● **Task instructions**: Repeat each line of the material exactly.

====== Information supplied

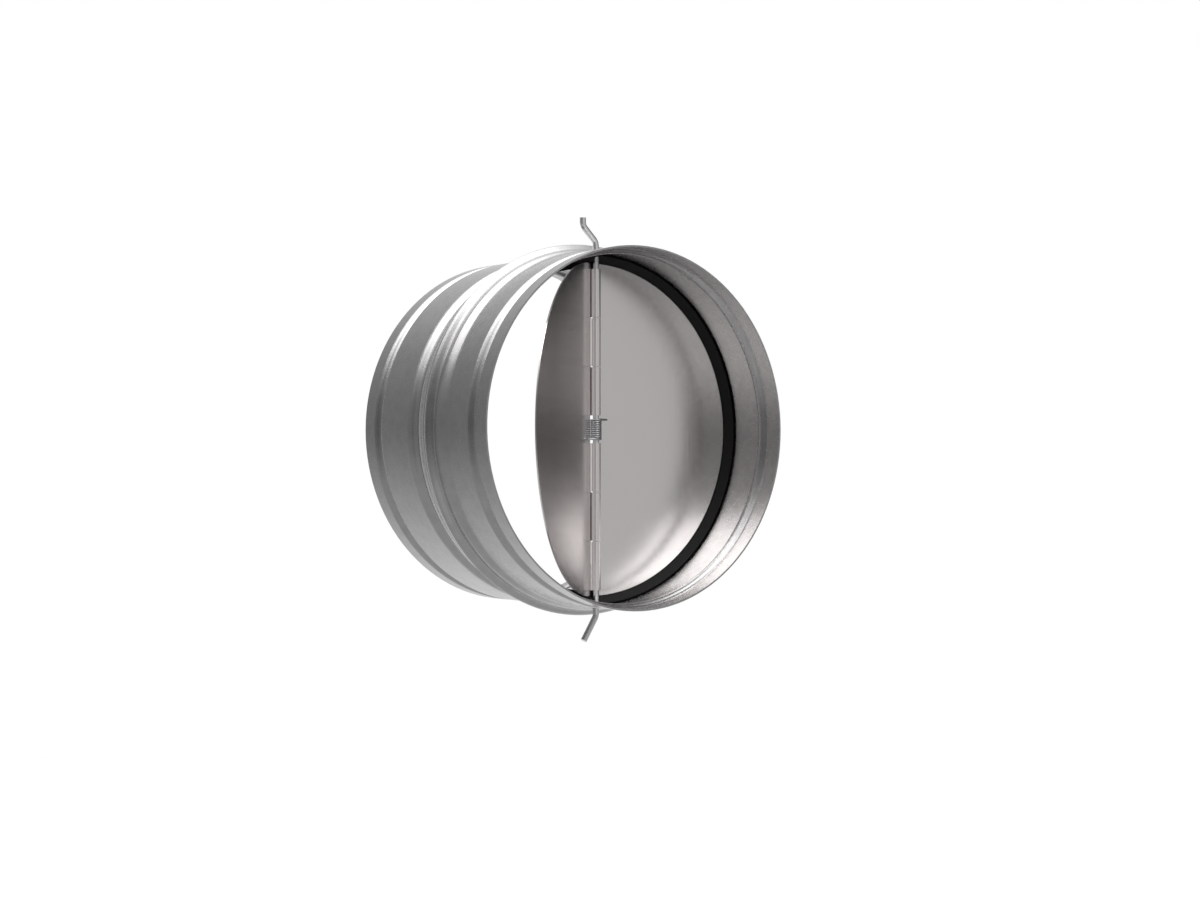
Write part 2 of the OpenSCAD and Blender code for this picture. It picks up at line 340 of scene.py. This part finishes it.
zinc_plated_wire, tree, place = material("zinc_plated_drawn_wire")
stretched = add(tree, "ShaderNodeVectorMath", {
    0: place,
    1: (1000 / DRAW_LINE_MM, 1000 / DRAW_LINE_MM, 1000 / DRAW_LINE_LENGTH_MM),
}, operation="MULTIPLY").outputs["Vector"]
drawn = add(tree, "ShaderNodeTexNoise", {"Vector": stretched, "Scale": 1.0, "Detail": 2.0}).outputs["Fac"]
line = add(tree, "ShaderNodeBump", {"Height": drawn, "Distance": DRAW_LINE_DEEP_MM / 1000, "Strength": 0.5})
sheen = add(tree, "ShaderNodeMapRange", {
    "Value": drawn,
    "To Min": WIRE_ROUGHNESS[0],
    "To Max": WIRE_ROUGHNESS[1],
})
wire = add(tree, "ShaderNodeBsdfPrincipled", {
    "Base Color": linear(PLATED_GREY),
    "Metallic": 1.0,
    "Roughness": sheen.outputs["Result"],
    "Normal": line.outputs["Normal"],
})
add(tree, "ShaderNodeOutputMaterial", {"Surface": wire.outputs[0]})
dress("hinge_rod", zinc_plated_wire)


# Flaps: two alike half rounds of 0.5 mm aluminium sheet, with knuckles rolled from their straight edge.
# Mill-finish sheet is smooth enough to mirror what is close to it, and a little warm beside the zinc.
MILL_ALUMINIUM = "#e9e5e4"
# Roll marks run along the rod, and are drawn a little wider than real ones so that they show
ROLL_MARK_MM = 0.8
ROLL_MARK_LENGTH_MM = 40
ROLL_MARK_DEEP_MM = 0.03
ALUMINIUM_ROUGHNESS = (0.15, 0.27)

mill_aluminium, tree, place = material("mill_finish_aluminium_sheet")
stretched = add(tree, "ShaderNodeVectorMath", {
    0: place,
    1: (1000 / ROLL_MARK_MM, 1000 / ROLL_MARK_MM, 1000 / ROLL_MARK_LENGTH_MM),
}, operation="MULTIPLY").outputs["Vector"]
marks = add(tree, "ShaderNodeTexNoise", {"Vector": stretched, "Scale": 1.0, "Detail": 3.0})
line = add(tree, "ShaderNodeBump", {
    "Height": marks.outputs["Fac"],
    "Distance": ROLL_MARK_DEEP_MM / 1000,
    "Strength": 0.5,
})
sheen = add(tree, "ShaderNodeMapRange", {
    "Value": marks.outputs["Fac"],
    "To Min": ALUMINIUM_ROUGHNESS[0],
    "To Max": ALUMINIUM_ROUGHNESS[1],
})
alloy = add(tree, "ShaderNodeBsdfPrincipled", {
    "Base Color": linear(MILL_ALUMINIUM),
    "Metallic": 1.0,
    "Roughness": sheen.outputs["Result"],
    "Normal": line.outputs["Normal"],
})
add(tree, "ShaderNodeOutputMaterial", {"Surface": alloy.outputs[0]})
for flap in ("left_flap", "right_flap"):
    dress(flap, mill_aluminium)


# Torsion spring: 0.7 mm oiled steel wire, wound round the rod in the gap between the knuckles.
# A straight leg at each end lies on the front of a flap and pushes it shut.
# The coil is built in two halves, with the left leg turned to the open left flap. The oil film darkens it and
# makes its gloss uneven.
SPRING_GREY = "#a3a3a5"
SPRING_WIRE_MM = 0.7
COIL_RADIUS_MM = 1.75
TURN_TO_TURN_MM = 0.76
TURNS = 9
# A leg leaves the coil at this angle from the closed right flap, and ends just in front of it
LEG_ANGLE = math.radians(-60)
LEG_ENDS_BEHIND_ROD_MM = 1.1
LEFT_FLAP_OPEN = math.radians(37)
OIL_FILM_MM = 0.9
OIL_FILM_DEEP_MM = 0.03
OILED_ROUGHNESS = (0.27, 0.45)
STEPS_PER_TURN = 24
WIRE_SIDES = 12

coil_from = math.pi - LEG_ANGLE + LEFT_FLAP_OPEN - 2 * math.pi * (TURNS + 1)
coil_turned = LEG_ANGLE - coil_from
coil_height = TURN_TO_TURN_MM * coil_turned / (2 * math.pi)
leg_length = (LEG_ENDS_BEHIND_ROD_MM - COIL_RADIUS_MM * math.sin(LEG_ANGLE)) / math.cos(LEG_ANGLE)
rod_low, rod_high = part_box("hinge_rod")
coil_middle = Vector((0, (rod_low.y + rod_high.y) / 2, 0))


def coil_point(share):
    """Point on the coil's middle line, in mm from its middle; the share is 0 at the left leg."""
    angle = coil_from + coil_turned * share
    return Vector((
        COIL_RADIUS_MM * math.cos(angle),
        COIL_RADIUS_MM * math.sin(angle),
        coil_height * (share - 0.5),
    ))


def leg_tip(share, angle, way):
    """Far end of the straight leg that leaves the coil at an angle, one way or the other round."""
    return coil_point(share) + way * leg_length * Vector((-math.sin(angle), math.cos(angle), 0))


def wire_tube(name, line, finish):
    """A closed round tube along a line of points in mm."""
    rings = []
    for here in range(len(line)):
        along = line[min(here + 1, len(line) - 1)] - line[max(here - 1, 0)]
        side = along.cross(Vector((0, 0, 1))).normalized()
        up = side.cross(along).normalized()
        ring = []
        for k in range(WIRE_SIDES):
            turn = 2 * math.pi * k / WIRE_SIDES
            ring.append(line[here] + SPRING_WIRE_MM / 2 * (math.cos(turn) * side + math.sin(turn) * up))
        rings.append(ring)
    verts = [coil_middle + point / 1000 for ring in rings for point in ring]
    faces = [list(reversed(range(WIRE_SIDES)))]
    for here in range(len(rings) - 1):
        for k in range(WIRE_SIDES):
            near = here * WIRE_SIDES + k
            beside = here * WIRE_SIDES + (k + 1) % WIRE_SIDES
            faces.append([near, beside, beside + WIRE_SIDES, near + WIRE_SIDES])
    faces.append([len(verts) - WIRE_SIDES + k for k in range(WIRE_SIDES)])
    mesh = bpy.data.meshes.new(name)
    mesh.from_pydata(verts, [], faces)
    mesh.shade_smooth()
    mesh.materials.append(finish)
    made = bpy.data.objects.new(name, mesh)
    bpy.context.scene.collection.objects.link(made)
    return made


spring_steel, tree, place = material("oiled_spring_steel_wire")
noise = add(tree, "ShaderNodeTexNoise", {"Vector": place, "Scale": 1000 / OIL_FILM_MM, "Detail": 2.0})
film = noise.outputs["Fac"]
sheen = add(tree, "ShaderNodeMapRange", {
    "Value": film,
    "To Min": OILED_ROUGHNESS[0],
    "To Max": OILED_ROUGHNESS[1],
})
skin = add(tree, "ShaderNodeBump", {"Height": film, "Distance": OIL_FILM_DEEP_MM / 1000, "Strength": 0.4})
coil = add(tree, "ShaderNodeBsdfPrincipled", {
    "Base Color": linear(SPRING_GREY),
    "Metallic": 1.0,
    "Roughness": sheen.outputs["Result"],
    "Normal": skin.outputs["Normal"],
})
add(tree, "ShaderNodeOutputMaterial", {"Surface": coil.outputs[0]})

half_steps = round(STEPS_PER_TURN * coil_turned / (4 * math.pi))
left_coil = [coil_point(i / half_steps / 2) for i in range(half_steps + 1)]
right_coil = [coil_point((1 + i / half_steps) / 2) for i in range(half_steps + 1)]
left_line = [leg_tip(0, coil_from, -1)] + left_coil
right_line = right_coil + [leg_tip(1, LEG_ANGLE, 1)]
for side, line, end in (("left", left_line, -0.5), ("right", right_line, 0.5)):
    half_spring = wire_tube("torsion_spring_" + side + "_half", line, spring_steel)
    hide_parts("torsion_spring")
    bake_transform(half_spring)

============

● **Expected answer**:
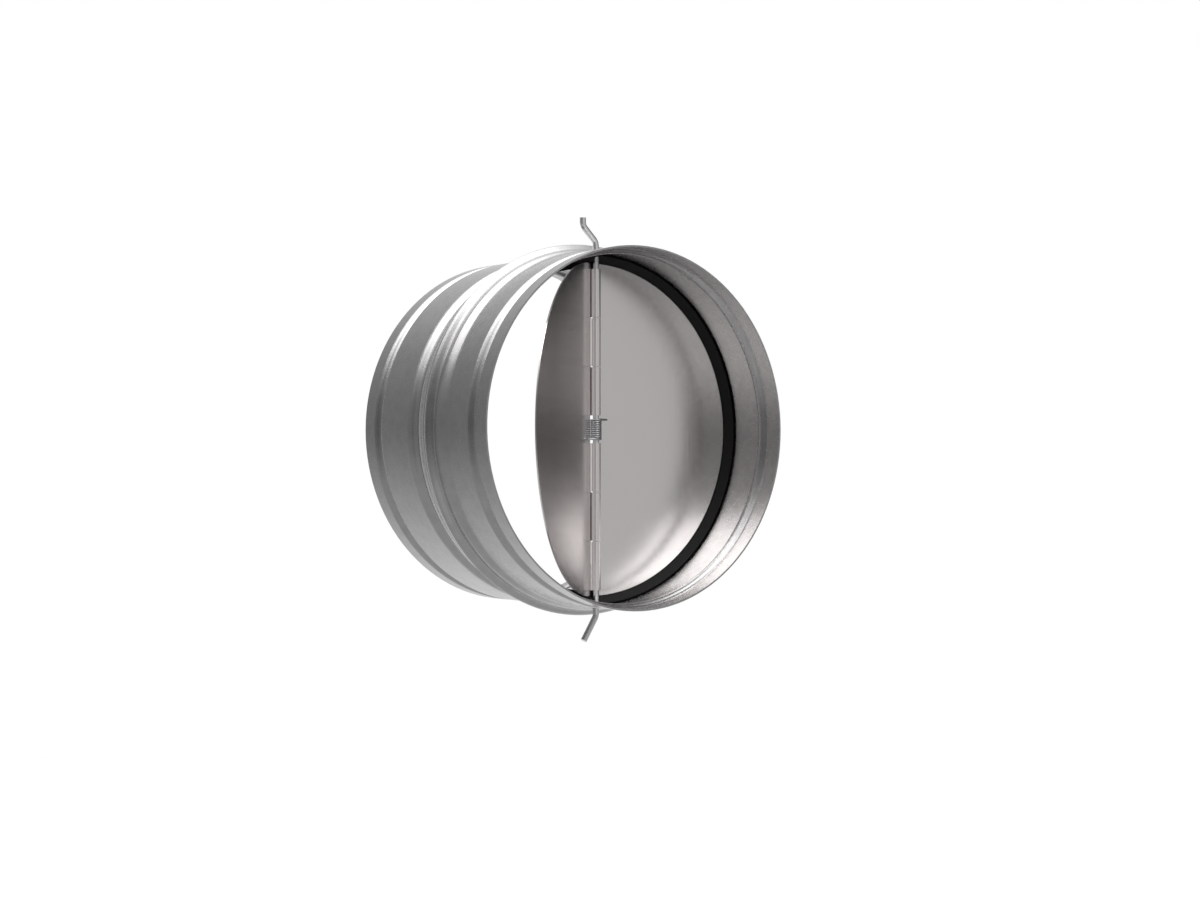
Write part 2 of the OpenSCAD and Blender code for this picture. It picks up at line 340 of scene.py. This part finishes it.
zinc_plated_wire, tree, place = material("zinc_plated_drawn_wire")
stretched = add(tree, "ShaderNodeVectorMath", {
    0: place,
    1: (1000 / DRAW_LINE_MM, 1000 / DRAW_LINE_MM, 1000 / DRAW_LINE_LENGTH_MM),
}, operation="MULTIPLY").outputs["Vector"]
drawn = add(tree, "ShaderNodeTexNoise", {"Vector": stretched, "Scale": 1.0, "Detail": 2.0}).outputs["Fac"]
line = add(tree, "ShaderNodeBump", {"Height": drawn, "Distance": DRAW_LINE_DEEP_MM / 1000, "Strength": 0.5})
sheen = add(tree, "ShaderNodeMapRange", {
    "Value": drawn,
    "To Min": WIRE_ROUGHNESS[0],
    "To Max": WIRE_ROUGHNESS[1],
})
wire = add(tree, "ShaderNodeBsdfPrincipled", {
    "Base Color": linear(PLATED_GREY),
    "Metallic": 1.0,
    "Roughness": sheen.outputs["Result"],
    "Normal": line.outputs["Normal"],
})
add(tree, "ShaderNodeOutputMaterial", {"Surface": wire.outputs[0]})
dress("hinge_rod", zinc_plated_wire)


# Flaps: two alike half rounds of 0.5 mm aluminium sheet, with knuckles rolled from their straight edge.
# Mill-finish sheet is smooth enough to mirror what is close to it, and a little warm beside the zinc.
MILL_ALUMINIUM = "#e9e5e4"
# Roll marks run along the rod, and are drawn a little wider than real ones so that they show
ROLL_MARK_MM = 0.8
ROLL_MARK_LENGTH_MM = 40
ROLL_MARK_DEEP_MM = 0.03
ALUMINIUM_ROUGHNESS = (0.15, 0.27)

mill_aluminium, tree, place = material("mill_finish_aluminium_sheet")
stretched = add(tree, "ShaderNodeVectorMath", {
    0: place,
    1: (1000 / ROLL_MARK_MM, 1000 / ROLL_MARK_MM, 1000 / ROLL_MARK_LENGTH_MM),
}, operation="MULTIPLY").outputs["Vector"]
marks = add(tree, "ShaderNodeTexNoise", {"Vector": stretched, "Scale": 1.0, "Detail": 3.0})
line = add(tree, "ShaderNodeBump", {
    "Height": marks.outputs["Fac"],
    "Distance": ROLL_MARK_DEEP_MM / 1000,
    "Strength": 0.5,
})
sheen = add(tree, "ShaderNodeMapRange", {
    "Value": marks.outputs["Fac"],
    "To Min": ALUMINIUM_ROUGHNESS[0],
    "To Max": ALUMINIUM_ROUGHNESS[1],
})
alloy = add(tree, "ShaderNodeBsdfPrincipled", {
    "Base Color": linear(MILL_ALUMINIUM),
    "Metallic": 1.0,
    "Roughness": sheen.outputs["Result"],
    "Normal": line.outputs["Normal"],
})
add(tree, "ShaderNodeOutputMaterial", {"Surface": alloy.outputs[0]})
for flap in ("left_flap", "right_flap"):
    dress(flap, mill_aluminium)


# Torsion spring: 0.7 mm oiled steel wire, wound round the rod in the gap between the knuckles.
# A straight leg at each end lies on the front of a flap and pushes it shut.
# The coil is built in two halves, with the left leg turned to the open left flap. The oil film darkens it and
# makes its gloss uneven.
SPRING_GREY = "#a3a3a5"
SPRING_WIRE_MM = 0.7
COIL_RADIUS_MM = 1.75
TURN_TO_TURN_MM = 0.76
TURNS = 9
# A leg leaves the coil at this angle from the closed right flap, and ends just in front of it
LEG_ANGLE = math.radians(-60)
LEG_ENDS_BEHIND_ROD_MM = 1.1
LEFT_FLAP_OPEN = math.radians(37)
OIL_FILM_MM = 0.9
OIL_FILM_DEEP_MM = 0.03
OILED_ROUGHNESS = (0.27, 0.45)
STEPS_PER_TURN = 24
WIRE_SIDES = 12

coil_from = math.pi - LEG_ANGLE + LEFT_FLAP_OPEN - 2 * math.pi * (TURNS + 1)
coil_turned = LEG_ANGLE - coil_from
coil_height = TURN_TO_TURN_MM * coil_turned / (2 * math.pi)
leg_length = (LEG_ENDS_BEHIND_ROD_MM - COIL_RADIUS_MM * math.sin(LEG_ANGLE)) / math.cos(LEG_ANGLE)
rod_low, rod_high = part_box("hinge_rod")
coil_middle = Vector((0, (rod_low.y + rod_high.y) / 2, 0))


def coil_point(share):
    """Point on the coil's middle line, in mm from its middle; the share is 0 at the left leg."""
    angle = coil_from + coil_turned * share
    return Vector((
        COIL_RADIUS_MM * math.cos(angle),
        COIL_RADIUS_MM * math.sin(angle),
        coil_height * (share - 0.5),
    ))


def leg_tip(share, angle, way):
    """Far end of the straight leg that leaves the coil at an angle, one way or the other round."""
    return coil_point(share) + way * leg_length * Vector((-math.sin(angle), math.cos(angle), 0))


def wire_tube(name, line, finish):
    """A closed round tube along a line of points in mm."""
    rings = []
    for here in range(len(line)):
        along = line[min(here + 1, len(line) - 1)] - line[max(here - 1, 0)]
        side = along.cross(Vector((0, 0, 1))).normalized()
        up = side.cross(along).normalized()
        ring = []
        for k in range(WIRE_SIDES):
            turn = 2 * math.pi * k / WIRE_SIDES
            ring.append(line[here] + SPRING_WIRE_MM / 2 * (math.cos(turn) * side + math.sin(turn) * up))
        rings.append(ring)
    verts = [coil_middle + point / 1000 for ring in rings for point in ring]
    faces = [list(reversed(range(WIRE_SIDES)))]
    for here in range(len(rings) - 1):
        for k in range(WIRE_SIDES):
            near = here * WIRE_SIDES + k
            beside = here * WIRE_SIDES + (k + 1) % WIRE_SIDES
            faces.append([near, beside, beside + WIRE_SIDES, near + WIRE_SIDES])
    faces.append([len(verts) - WIRE_SIDES + k for k in range(WIRE_SIDES)])
    mesh = bpy.data.meshes.new(name)
    mesh.from_pydata(verts, [], faces)
    mesh.shade_smooth()
    mesh.materials.append(finish)
    made = bpy.data.objects.new(name, mesh)
    bpy.context.scene.collection.objects.link(made)
    return made


spring_steel, tree, place = material("oiled_spring_steel_wire")
noise = add(tree, "ShaderNodeTexNoise", {"Vector": place, "Scale": 1000 / OIL_FILM_MM, "Detail": 2.0})
film = noise.outputs["Fac"]
sheen = add(tree, "ShaderNodeMapRange", {
    "Value": film,
    "To Min": OILED_ROUGHNESS[0],
    "To Max": OILED_ROUGHNESS[1],
})
skin = add(tree, "ShaderNodeBump", {"Height": film, "Distance": OIL_FILM_DEEP_MM / 1000, "Strength": 0.4})
coil = add(tree, "ShaderNodeBsdfPrincipled", {
    "Base Color": linear(SPRING_GREY),
    "Metallic": 1.0,
    "Roughness": sheen.outputs["Result"],
    "Normal": skin.outputs["Normal"],
})
add(tree, "ShaderNodeOutputMaterial", {"Surface": coil.outputs[0]})

half_steps = round(STEPS_PER_TURN * coil_turned / (4 * math.pi))
left_coil = [coil_point(i / half_steps / 2) for i in range(half_steps + 1)]
right_coil = [coil_point((1 + i / half_steps) / 2) for i in range(half_steps + 1)]
left_line = [leg_tip(0, coil_from, -1)] + left_coil
right_line = right_coil + [leg_tip(1, LEG_ANGLE, 1)]
for side, line, end in (("left", left_line, -0.5), ("right", right_line, 0.5)):
    half_spring = wire_tube("torsion_spring_" + side + "_half", line, spring_steel)
    hide_parts("torsion_spring")
    bake_transform(half_spring)